Dear Annie: This is in response to “Morose Mom,” whose children keep borrowing money and never pay it back. Your advice was spot on.
One of our sons is like that. It was a continual cycle of borrowing money, even though he has a well-paying job. No loan was paid back. Since he also has children, we were reluctant to say “not another dime” for fear of getting locked out of our grandchildren’s lives.
One day, we decided that a financial counselor would be the answer. We selected one who understood both the problem and the fact she would most likely not be successful. We agreed ahead of time that if my son “bailed,” we would be responsible for any unpaid fees. We then contacted our son and gave him the counselor’s contact information with the ultimatum that there would be no more loans unless he met with the counselor and followed her financial program.
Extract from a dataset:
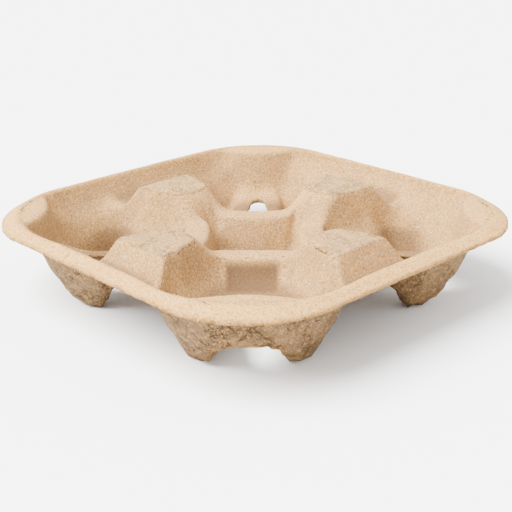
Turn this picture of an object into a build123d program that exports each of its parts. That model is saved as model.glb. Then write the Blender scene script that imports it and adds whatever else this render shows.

After a couple of months, the counselor billed us for the unpaid balance and said my son indicated he could not work within the terms of her findings. But it’s been five years with no further requests for money and, amazingly, we still have a good relationship with our son. – Relieved Mom and Dad
Dear Annie: When I eat out, am I supposed to cut a hamburger in half before eating? I have done this, but it makes it so messy to eat. – M.
Dear M.: Sandwiches (especially hamburgers) can be eaten whole, unless doing so would require a bib or a larger mouth. Most folks would cut a grilled cheese sandwich, for example, but if cutting a hamburger makes it too sloppy, then by all means, don’t do it.